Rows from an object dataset

========

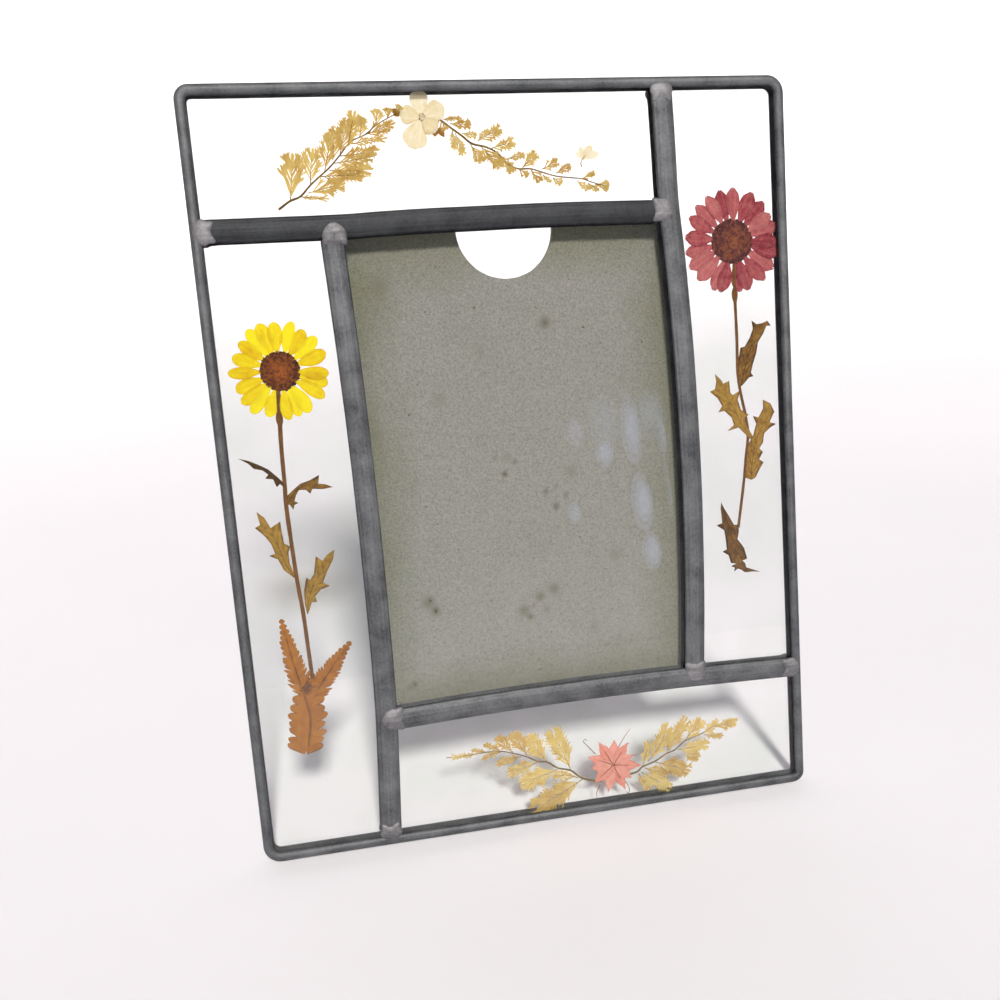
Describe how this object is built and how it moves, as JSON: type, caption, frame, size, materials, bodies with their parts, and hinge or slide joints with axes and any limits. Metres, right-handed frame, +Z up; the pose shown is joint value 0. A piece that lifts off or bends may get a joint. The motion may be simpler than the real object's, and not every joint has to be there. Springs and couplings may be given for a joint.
{
  "type": "pressed flower frame",
  "caption": "Leaning leaded-glass picture frame whose border panels hold pressed flowers, with a slide-in backing board and a folding wire stand.",
  "frame": {"origin": "centre of the bounding box's bottom, on the surface the frame stands on", "axes": "+X to the viewer's right, +Y to the back, +Z up; the front faces -Y and leans back 15 degrees"},
  "size_m": [0.154, 0.0666, 0.1905],
  "materials": {
    "lead": "dull dark grey drawn lead came",
    "solder": "mottled grey tin-lead solder",
    "glass": "clear polished float glass",
    "board": "aged greyboard with stains",
    "steel": "tinned steel",
    "yellow_petal": "dried petal",
    "red_petal": "dried petal",
    "cream_petal": "dried petal",
    "pink_petal": "dried petal",
    "disc": "dried disc florets",
    "stem": "dried stem",
    "leaf": "dried leaf",
    "fern": "dried fern",
    "rust_fern": "dried fern"
  },
  "bodies": {
    "frame": {"back_strap": "steel", "backing_board": "board", "bottom_bar": "lead", "bottom_fern_left": "fern", "bottom_fern_right": "fern", "bottom_glass_back": "glass", "bottom_glass_front": "glass", "bottom_pink_flower": "pink_petal", "bottom_rail": "steel", "edge_came": "lead", "left_bar": "lead", "left_glass_back": "glass", "left_glass_front": "glass", "left_hinge_tube": "steel", "left_rail": "steel", "picture_glass": "glass", "red_flower_disc": "disc", "red_leaf_1": "leaf", "red_leaf_2": "leaf", "red_leaf_3": "leaf", "red_leaf_4": "leaf", "red_petals": "red_petal", "red_stem": "stem", "right_bar": "lead", "right_glass_back": "glass", "right_glass_front": "glass", "right_hinge_tube": "steel", "right_rail": "steel", "solder_bottom_edge_back": "solder", "solder_bottom_edge_front": "solder", "solder_bottom_left_back": "solder", "solder_bottom_left_front": "solder", "solder_bottom_right_back": "solder", "solder_bottom_right_front": "solder", "solder_left_edge_back": "solder", "solder_left_edge_front": "solder", "solder_right_edge_back": "solder", "solder_right_edge_front": "solder", "solder_top_edge_back": "solder", "solder_top_edge_front": "solder", "solder_top_left_back": "solder", "solder_top_left_front": "solder", "solder_top_right_back": "solder", "solder_top_right_front": "solder", "top_bar": "lead", "top_cream_flower": "cream_petal", "top_fern_left": "fern", "top_fern_right": "fern", "top_floret": "cream_petal", "top_glass_back": "glass", "top_glass_front": "glass", "yellow_flower_disc": "disc", "yellow_leaf_1": "leaf", "yellow_leaf_2": "leaf", "yellow_leaf_3": "leaf", "yellow_leaf_4": "leaf", "yellow_petals": "yellow_petal", "yellow_rust_fern": "rust_fern", "yellow_stem": "stem"},
    "stand": {"wire_stand": "steel"}
  },
  "joints": [
    {"name": "stand_hinge", "type": "hinge", "parent": "frame", "child": "stand", "pos_m": [0, 0.0162, 0.13105], "axis": [1, 0, 0], "range_deg": [-22, 0]}
  ]
}
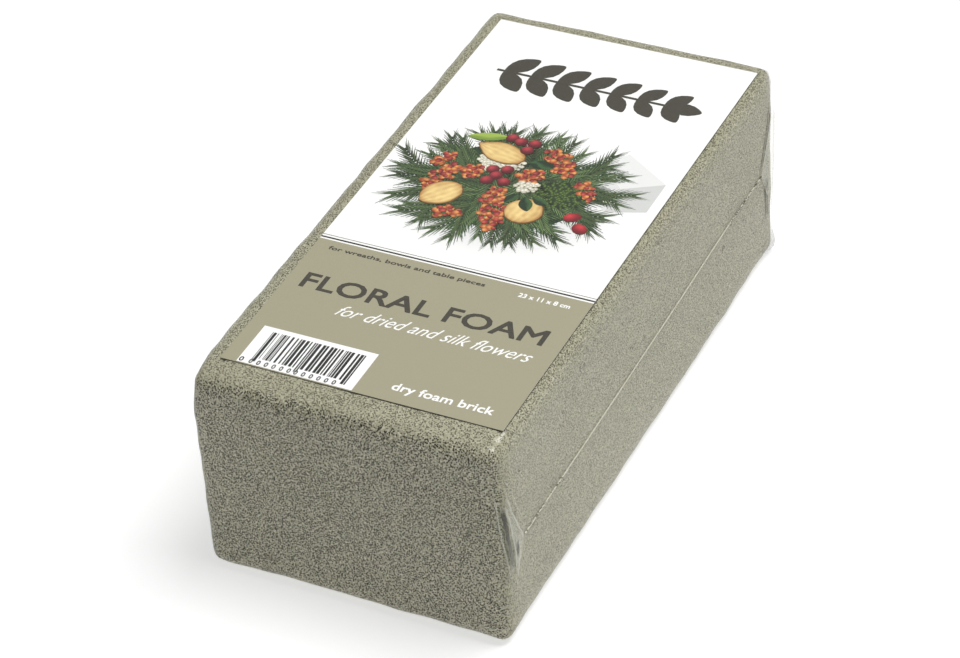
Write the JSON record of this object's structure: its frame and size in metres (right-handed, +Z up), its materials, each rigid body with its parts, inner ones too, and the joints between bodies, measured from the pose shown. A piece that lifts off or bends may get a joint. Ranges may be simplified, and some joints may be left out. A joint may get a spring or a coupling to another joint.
{
  "type": "floral foam brick",
  "caption": "Dry floral foam brick with a printed card on top, shrink-wrapped in clear welded film; it lies flat on its long face.",
  "frame": {"origin": "middle of the wrapped pack's underside, where it rests", "axes": "+Z up; +Y along the brick's length, from the front end (the foot of the card) to the back end; +X across the brick to its right side"},
  "size_m": [0.1124, 0.2324, 0.0808],
  "materials": {
    "foam": "rigid open-cell dry foam, greige, fine pores",
    "card": "printed coated paper, smooth",
    "film": "clear glossy shrink film",
    "weld": "melted film bead, clear to milky",
    "gathered_film": "clear film drawn into sharp pleats"
  },
  "bodies": {
    "root": {"foam_block": "foam", "label_card": "card", "film_upper": "film", "film_lower": "film", "weld_bead_right": "weld", "weld_bead_left": "weld", "weld_bead_back": "weld", "ear_front_right": "gathered_film", "ear_front_left": "gathered_film", "ear_back_right": "gathered_film", "ear_back_left": "gathered_film"}
  },
  "joints": []
}
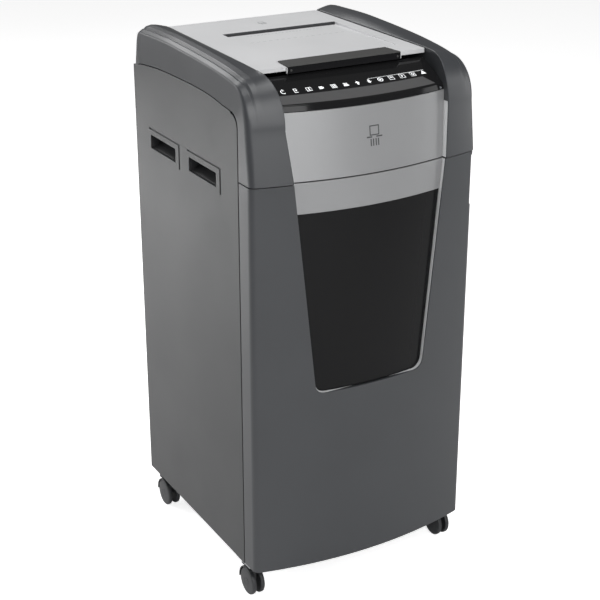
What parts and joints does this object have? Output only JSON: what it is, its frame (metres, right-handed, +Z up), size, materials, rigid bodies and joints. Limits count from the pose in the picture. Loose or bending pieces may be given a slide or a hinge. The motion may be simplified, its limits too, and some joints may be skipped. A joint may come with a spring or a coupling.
{
  "type": "paper shredder",
  "caption": "Tall office paper shredder on twin-wheel casters, with a hinged front door and window, a lifting feed lid, feed rollers, meshed cutters and a waste bin.",
  "frame": {"origin": "on the floor, under the middle of the machine's box", "axes": "+Z up, -Y towards the front with the door and control panel, +X to the machine's right seen from the front"},
  "size_m": [0.43, 0.47, 0.951],
  "materials": {
    "shell_grey": "fine-grained moulded plastic",
    "shell_dark": "fine-grained moulded plastic",
    "silver": "satin silver paint",
    "gloss_black": "polished",
    "window_black": "smoked and polished",
    "inner_grey": "moulded",
    "steel": "bare",
    "rubber": "matt",
    "wheel_rubber": "hard nylon tread",
    "caster_grey": "moulded nylon",
    "board_green": "solder mask",
    "led_white": "clear dome"
  },
  "bodies": {
    "cabinet": {"base_pan": "steel", "rear_panel": "shell_dark", "rear_vent": "inner_grey", "head_floor": "inner_grey", "waste_bin": "inner_grey", "side_panel_left": "shell_grey", "side_panel_right": "shell_grey", "grip_cup_left_front": "shell_grey", "grip_cup_left_rear": "shell_grey", "grip_cup_right_front": "shell_grey", "grip_cup_right_rear": "shell_grey", "hinge_bracket": "steel", "door_pin_lower": "steel", "door_pin_upper": "steel", "mains_inlet": "inner_grey", "switch_frame": "inner_grey", "head_cover": "shell_dark", "head_fascia": "silver", "control_panel": "gloss_black", "status_led": "led_white", "control_board": "board_green", "feed_tray": "inner_grey", "lid_pin_left": "steel", "lid_pin_right": "steel", "frame_plate_left": "steel", "frame_plate_right": "steel", "stripper_comb_front": "steel", "stripper_comb_rear": "steel", "gearbox": "inner_grey", "motor": "steel", "feed_belt": "rubber"},
    "lid": {"feed_lid": "silver", "lid_tab": "shell_dark", "slot_guide": "inner_grey"},
    "door": {"door_panel": "shell_dark", "door_trim": "silver", "door_window": "window_black"},
    "rocker": {"power_rocker": "gloss_black"},
    "cutter_a": {"cutter_front": "steel", "cutter_gear_front": "steel", "drive_pulley": "inner_grey"},
    "cutter_b": {"cutter_rear": "steel", "cutter_gear_rear": "steel"},
    "pinion": {"drive_pinion": "steel"},
    "feed_rollers": {"feed_shaft": "steel", "feed_roller_left": "rubber", "feed_roller_right": "rubber", "feed_pulley": "inner_grey"},
    "caster_front_left": {"caster_housing_front_left": "caster_grey"},
    "wheels_front_left": {"wheel_outer_front_left": "wheel_rubber", "wheel_inner_front_left": "wheel_rubber"},
    "caster_front_right": {"caster_housing_front_right": "caster_grey"},
    "wheels_front_right": {"wheel_outer_front_right": "wheel_rubber", "wheel_inner_front_right": "wheel_rubber"},
    "caster_rear_left": {"caster_housing_rear_left": "caster_grey"},
    "wheels_rear_left": {"wheel_outer_rear_left": "wheel_rubber", "wheel_inner_rear_left": "wheel_rubber"},
    "caster_rear_right": {"caster_housing_rear_right": "caster_grey"},
    "wheels_rear_right": {"wheel_outer_rear_right": "wheel_rubber", "wheel_inner_rear_right": "wheel_rubber"}
  },
  "joints": [
    {"name": "lid_hinge", "type": "hinge", "parent": "cabinet", "child": "lid", "pos_m": [0, 0.217, 0.9363], "axis": [-1, 0, 0], "range_deg": [0, 70]},
    {"name": "door_hinge", "type": "hinge", "parent": "cabinet", "child": "door", "pos_m": [-0.207, -0.173, 0.4], "axis": [0, 0, -1], "range_deg": [0, 95]},
    {"name": "rocker_tilt", "type": "hinge", "parent": "cabinet", "child": "rocker", "pos_m": [0.176, 0.221, 0.121], "axis": [1, 0, 0], "range_deg": [-6, 6]},
    {"name": "cutter_a_spin", "type": "hinge", "parent": "cabinet", "child": "cutter_a", "pos_m": [0, 0.095, 0.8], "axis": [1, 0, 0], "continuous": true},
    {"name": "cutter_b_spin", "type": "hinge", "parent": "cabinet", "child": "cutter_b", "pos_m": [0, 0.141, 0.8], "axis": [1, 0, 0], "continuous": true},
    {"name": "pinion_spin", "type": "hinge", "parent": "cabinet", "child": "pinion", "pos_m": [0.157, 0.1755, 0.8], "axis": [1, 0, 0], "continuous": true},
    {"name": "feed_spin", "type": "hinge", "parent": "cabinet", "child": "feed_rollers", "pos_m": [0, 0.06, 0.872], "axis": [1, 0, 0], "continuous": true},
    {"name": "caster_swivel_front_left", "type": "hinge", "parent": "cabinet", "child": "caster_front_left", "pos_m": [-0.1985, -0.146, 0.057], "axis": [0, 0, 1], "continuous": true},
    {"name": "wheel_spin_front_left", "type": "hinge", "parent": "caster_front_left", "child": "wheels_front_left", "pos_m": [-0.1985, -0.164, 0.025], "axis": [1, 0, 0], "continuous": true},
    {"name": "caster_swivel_front_right", "type": "hinge", "parent": "cabinet", "child": "caster_front_right", "pos_m": [0.1985, -0.146, 0.057], "axis": [0, 0, 1], "continuous": true},
    {"name": "wheel_spin_front_right", "type": "hinge", "parent": "caster_front_right", "child": "wheels_front_right", "pos_m": [0.1985, -0.164, 0.025], "axis": [1, 0, 0], "continuous": true},
    {"name": "caster_swivel_rear_left", "type": "hinge", "parent": "cabinet", "child": "caster_rear_left", "pos_m": [-0.1985, 0.206, 0.057], "axis": [0, 0, 1], "continuous": true},
    {"name": "wheel_spin_rear_left", "type": "hinge", "parent": "caster_rear_left", "child": "wheels_rear_left", "pos_m": [-0.1985, 0.188, 0.025], "axis": [1, 0, 0], "continuous": true},
    {"name": "caster_swivel_rear_right", "type": "hinge", "parent": "cabinet", "child": "caster_rear_right", "pos_m": [0.1985, 0.206, 0.057], "axis": [0, 0, 1], "continuous": true},
    {"name": "wheel_spin_rear_right", "type": "hinge", "parent": "caster_rear_right", "child": "wheels_rear_right", "pos_m": [0.1985, 0.188, 0.025], "axis": [1, 0, 0], "continuous": true}
  ],
  "couplings": [
    {"joint": "cutter_b_spin", "follows": "cutter_a_spin", "ratio": -1},
    {"joint": "pinion_spin", "follows": "cutter_a_spin", "ratio": 2},
    {"joint": "feed_spin", "follows": "cutter_a_spin", "ratio": 1}
  ]
}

========

* _Challenge_
Take every line above carrying "handed" and return it.

* _The reply_
Describe how this object is built and how it moves, as JSON: type, caption, frame, size, materials, bodies with their parts, and hinge or slide joints with axes and any limits. Metres, right-handed frame, +Z up; the pose shown is joint value 0. A piece that lifts off or bends may get a joint. The motion may be simpler than the real object's, and not every joint has to be there. Springs and couplings may be given for a joint.
Write the JSON record of this object's structure: its frame and size in metres (right-handed, +Z up), its materials, each rigid body with its parts, inner ones too, and the joints between bodies, measured from the pose shown. A piece that lifts off or bends may get a joint. Ranges may be simplified, and some joints may be left out. A joint may get a spring or a coupling to another joint.
What parts and joints does this object have? Output only JSON: what it is, its frame (metres, right-handed, +Z up), size, materials, rigid bodies and joints. Limits count from the pose in the picture. Loose or bending pieces may be given a slide or a hinge. The motion may be simplified, its limits too, and some joints may be skipped. A joint may come with a spring or a coupling.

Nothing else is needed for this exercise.